The Bay Islands make up the lower end of the Campechee Reef that stretches all the way down from Cozumel, Mexico. The Isla Bahia’s major islands include Utila, Roatan and Guanaja, with the Cayos Cochinos between the mainland and Roatan, each with its own slightly different Caribbean flavor. The Bay Islands colorful history has left them ethnically and linguistically distinct from the mainland. Originally claimed by Spain in 1502, Puritans from Maryland were the first to colonize the Islands in 1638. Britain and Spain continued to fight over the islands right through the 18th century. In 1852, the British tried to annex the islands to Belize but due to protests by the Americans, the island chain was turned over to Honduras.
Roatan is the largest and most populous (approaching 90 thousand) of the Bay Islands as well as the most developed. Roatan has an International Airport and a thriving fishing fleet in French Harbor. Coxen Hole is the largest town on the island and the capital of the Bay Islands as well as our commercial center. Coxen Hole is also where the cruise ships dock, bringing millions of day visitors to the island every year. Oak Ridge is a town literally on the water, with most homes built on stilts and where everything moves by boat. Be sure to check out the Iguana farm near French Harbor where about 500 green iguanas roam freely protected from poaching.

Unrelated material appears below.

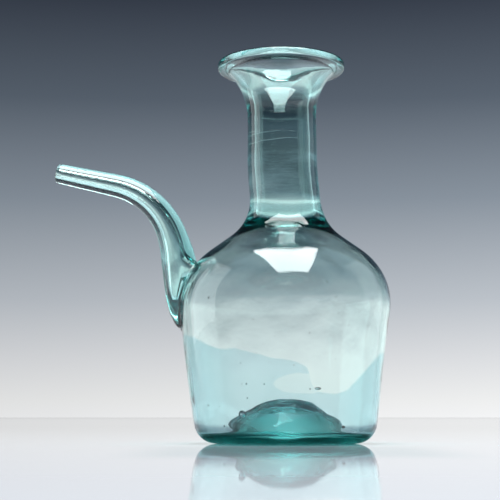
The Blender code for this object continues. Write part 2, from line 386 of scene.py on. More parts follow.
def swelling(share, tip, root):
    """The radius this share of the way from tip to root."""
    return tip + (root - tip) * (EVEN_SHARE * share + (1 - EVEN_SHARE) * share**FLARE_POWER)


def drawn(name, path, radii, sides):
    """A round tube swept along (reach, height) points to the spout's side, with flat ends."""
    bm = bmesh.new()
    placed = []
    across = Vector((0.0, 1.0, 0.0))
    for i, (point, radius) in enumerate(zip(path, radii)):
        run = path[min(i + 1, len(path) - 1)] - path[max(i - 1, 0)]
        ahead = Vector((-run.x, 0.0, run.y)).normalized()
        facing = Matrix((across, ahead.cross(across), ahead)).transposed().to_4x4()
        placed.append(Matrix.Translation((-point.x, 0.0, point.y)) @ facing @ Matrix.Scale(radius, 4))
    made = bmesh.ops.create_circle(bm, cap_ends=True, segments=sides, radius=1.0, matrix=placed[0])
    rim = list({edge for vert in made["verts"] for edge in vert.link_edges})
    for before, after in zip(placed, placed[1:]):
        grown = bmesh.ops.extrude_edge_only(bm, edges=rim)["geom"]
        verts = {item for item in grown if isinstance(item, bmesh.types.BMVert)}
        rim = [item for item in grown if isinstance(item, bmesh.types.BMEdge)]
        rim = [edge for edge in rim if edge.verts[0] in verts and edge.verts[1] in verts]
        bmesh.ops.transform(bm, matrix=after @ before.inverted(), verts=list(verts))
    bmesh.ops.edgeloop_fill(bm, edges=rim)
    return object_from(bm, name)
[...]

West End is still the laid back capitol of the islands, few activities involve wearing shoes, and even shirts are usually optional. West End was a happy little fishing village a mere 18 to 20 years back with nary a tourist in site. I don’t remember any cement buildings when I arrived 15 years back and there were less than a dozen trucks then. Whether what has happened to West End is good or bad will be left for future generations to debate. In the past very few years electricity has arrived. Telephones and cable TV were next and the construction has been non stop. West End today is a mixed bag of foreign and local owned business vying to serve your needs. A veritable Club Med full of activities, without the barb wire to keep customers from wandering off.